Hoy hay que llamarles: no luego, ahora. Hoy hay que sentar a los niños delante
nuestra y mirarles seriamente a los ojos para decirles que los queremos, uno
por uno y hablando despacito, que se enteren bien, porque mañana a lo mejor
esos niños ya no quieren oírlo. Mañana a lo mejor los amigos lo son menos,
porque la vida es así, y cada uno lleva una existencia compleja en su mundo
particular.
Quiero
pensar, para evitar una tristeza infinita, que la cosa es aproximadamente así,
que viviste con intensidad porque el tiempo estaba tasado, y era escaso.
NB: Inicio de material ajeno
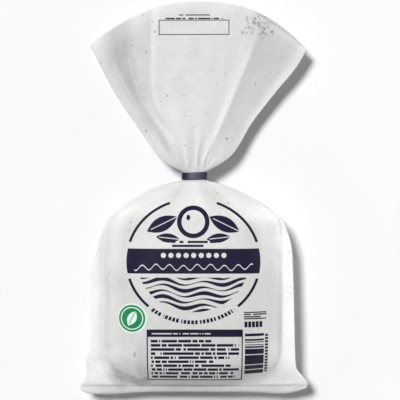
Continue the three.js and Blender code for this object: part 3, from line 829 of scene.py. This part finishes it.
plastic = Finish(bpy.data.materials.new("navy_tape"))
tape_place = plastic.add("ShaderNodeTexCoord", {}, {}, output="Object")
LENGTHWISE = [0.12, 2.5, 0.12]  # stretches the grain along the strip
drawn = plastic.add("ShaderNodeVectorMath", {"operation": "MULTIPLY"}, {0: tape_place, 1: LENGTHWISE})
stretch = plastic.grain(drawn, 1.5, detail=4, roughness=0.6)
scuffs = plastic.grain(tape_place, 2.2, detail=3)
from_middle = abs(plastic.parts(tape_place)[0] * 1000 - 1.5)
# The wide pale band along the middle of the tape's top is a painted highlight; the stretch grain adds
# faint pale streaks.
stretch_and_highlight = stretch.within(0.38, 0.72) * 0.25 + (1 - from_middle / 8).within(0, 0.7) * 0.7
navy_film = plastic.blend(stretch_and_highlight, colour(14, 10, 28), colour(84, 80, 102))
ridges = plastic.add("ShaderNodeBump", {}, {"Strength": 0.2, "Distance": 0.0001, "Height": stretch})
tape_gloss = 0.45 + (scuffs - 0.5) * 0.2
plastic.cover(tape, plastic.add("ShaderNodeBsdfPrincipled", {}, {
    "Base Color": navy_film, "Roughness": tape_gloss, "Normal": ridges,
    "Specular IOR Level": 0.25}))

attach(tape, "root")
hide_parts("neck_tape")

# ================================================================ the floor, the light and the camera

PAPER_WHITE = [PAPER, PAPER * 1.005, PAPER * 1.015, 1]
FLOOR_SHADE = [0, 0, 0, 1]

bpy.ops.object.select_all(action="DESELECT")
bpy.ops.mesh.primitive_plane_add(size=6)
floor = bpy.context.object
floor.name = "floor"
paper = Finish(bpy.data.materials.new("white_paper"))
paper_place = paper.add("ShaderNodeTexCoord", {}, {}, output="Object")
east, north, _ = paper.parts(paper_place)
from_bag = ((east - 0.035) ** 2 + (north + 0.065) ** 2) ** 0.5
painted_shade_near_bag = (0.15 - from_bag).within(0, 0.05)  # painted shade: a little greyer near the bag, against the bag's own pale glow
paper_shader = paper.add("ShaderNodeBsdfPrincipled", {}, {
    "Base Color": paper.blend(painted_shade_near_bag * 0.042, PAPER_WHITE, FLOOR_SHADE), "Roughness": 0.9})
paper.cover(floor, paper_shader)

bpy.ops.object.light_add(type="SUN", rotation=(math.radians(-17), math.radians(-17), 0))
key = bpy.context.object
key.name = "key"
key.data.energy = 3.33
key.data.angle = math.radians(14)

bpy.ops.object.light_add(type="AREA", location=(0.95, 0.2, 0.3))
fill = bpy.context.object
fill.name = "fill"
fill.rotation_euler = (Vector((0, -0.04, 0.03)) - fill.location).to_track_quat("-Z", "Y").to_euler()
fill.data.shape = "RECTANGLE"
fill.data.size = 1
fill.data.size_y = 0.45
fill.data.energy = 0.4

# The world is a light tent: dim overhead and brighter low down, most so at the upper right.
tent = Finish(bpy.data.worlds.new("tent"))
bpy.context.scene.world = tent.owner
seen = tent.add("ShaderNodeTexCoord", {}, {}, output="Generated")
east, north, sky = tent.parts(seen)
low = (1 - abs(sky)) ** 3
turned = (east * 0.8 + north * 0.6) * 0.5 + 0.5
to_camera = tent.add("ShaderNodeLightPath", {}, {}, output="Is Camera Ray")
strength = (0.09 + low * (0.2 + turned * 2.2)) * (1 - to_camera) + to_camera * PAPER_SHOWS
back = tent.add("ShaderNodeBackground", {}, {"Color": [0.985, 0.99, 1, 1], "Strength": strength})
tent.add("ShaderNodeOutputWorld", {}, {"Surface": back})

bpy.ops.object.camera_add(location=(0.0047, -0.0016, 1.715), rotation=(0, 0, 0))
camera = bpy.context.object
camera.name = "camera"
camera.data.sensor_width = 36
camera.data.lens = 200
bpy.context.scene.camera = camera
bpy.context.scene.view_settings.view_transform = "Standard"
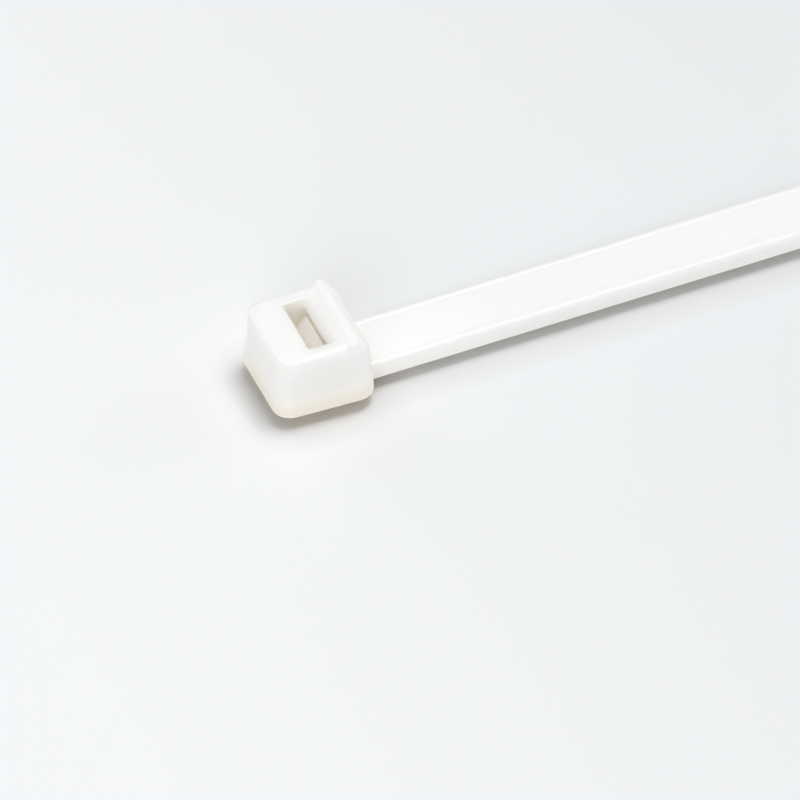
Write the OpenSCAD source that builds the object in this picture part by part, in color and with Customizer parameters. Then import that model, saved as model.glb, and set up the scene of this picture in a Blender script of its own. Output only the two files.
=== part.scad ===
// Cable tie, moulded in one piece. The origin is the centre of the slot's mouth on the head's underside.
// +X runs along the strap to the tail, +Z is the way the tail leaves the slot. Lengths are in millimetres.

/* [Strap] */
// Width of the strap
strap_width = 3.6; // [2.5:0.1:5]
// Thickness of the strap
strap_thickness = 1.2; // [1:0.05:1.4]
// Length over all, from the head's nose to the tip of the tail
overall_length = 150; // [100:1:250]
// Plain neck between the head and the first groove of the rack
neck_length = 8; // [4:0.5:20]
// Rounding of the strap's two upper edges
edge_radius = 0.16; // [0.05:0.01:0.3]
// Fillets where the strap runs into the head
neck_fillet = 0.35; // [0.1:0.05:0.8]

/* [Rack] */
// Pitch of the teeth
tooth_pitch = 0.95; // [0.8:0.05:1.2]
// Depth of the grooves above the strap's underside
tooth_depth = 0.38; // [0.3:0.01:0.5]
// How far the crests stay inside the underside
crest_inset = 0.05; // [0:0.01:0.1]
// Flat left on each crest
crest_flat = 0.14; // [0.05:0.01:0.25]
// Plain rail at each side of the rack
rail_width = 0.35; // [0.25:0.05:0.6]

/* [Tail] */
// Plain tail behind the last tooth
tail_length = 24; // [15:1:40]
// Stretch over which the tail narrows
tip_taper = 9; // [4:0.5:14]
// Width of the tip
tip_width = 1.9; // [1.2:0.1:2.4]
// Thickness of the tip
tip_thickness = 0.8; // [0.6:0.05:0.95]
// Pitch of the finger grooves across the tail
grip_pitch = 1.3; // [0.9:0.1:2]
// Depth of the finger grooves
grip_depth = 0.12; // [0.05:0.01:0.2]
// Width of a finger groove
grip_width = 0.72; // [0.4:0.02:0.8]
// Plain stretch between the finger grooves and the taper
grip_setback = 1; // [0.5:0.1:2]
// Number of finger grooves
grip_count = 8; // [4:1:9]

/* [Head] */
// Height of the head
head_height = 4.05; // [3.8:0.05:5]
// Wall between the slot and the nose
nose_wall = 2.28; // [1.8:0.02:3]
// Wall between the slot and the strap
root_wall = 2.52; // [2.44:0.02:3.2]
// Wall at each end of the slot
side_wall = 1.26; // [1:0.02:1.8]
// Radius of the head's upright corners
corner_radius = 1.1; // [0.7:0.05:1.4]
// Height of the parting line, where the draft begins
parting_height = 1.38; // [1.25:0.01:1.6]
// How far the sides lean in between the foot and the parting line
band_draft = 0.05; // [0.01:0.01:0.1]
// Ledge that the two halves of the mould leave at the parting line
parting_ledge = 0.07; // [0.01:0.01:0.15]
// Height over which the ledge slopes
ledge_height = 0.2; // [0.1:0.02:0.4]
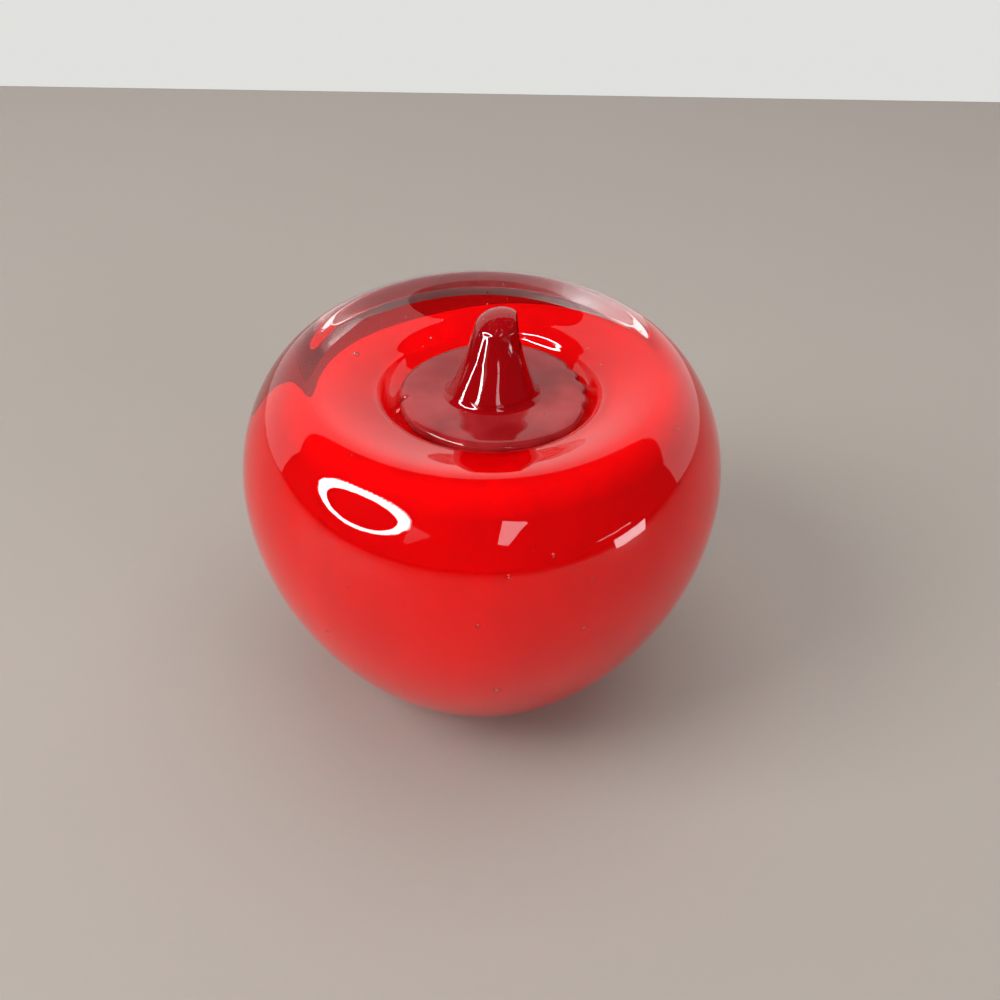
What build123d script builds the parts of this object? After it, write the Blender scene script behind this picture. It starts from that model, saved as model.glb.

Y
quiero pensar también que la intensidad sea contagiosa, y que la alegría de
vivir el tiempo que nos quede se pueda enseñar y se pueda aprender. También
quiero esperar que tu marcha, por lo menos, nos sirva a todos como referencia
del tiempo, como recordatorio de que no somos nada si no vivimos y hacemos
vivir, y como espejo donde mirarnos cuando tengamos momentos tristes, tediosos,
en los que nos parezca que nada tiene sentido.
Epicuro
decía: “¿Por qué ocuparme de la muerte?
Cuando yo estoy, ella no está. Cuando ella está, yo no estoy”. Un tipo
listo, sin duda.
Tú fuiste
siempre del equipo de Epicuro. Sabías que la forma de morir bien es haber
vivido bien, y te encargaste de preparar bien el equipaje. Tú ya no estás, pero no hay manera de que nos
quitemos de encima la imagen de tu sonrisa.
Te mando un
abrazo donde quiera que estés, amigo mío.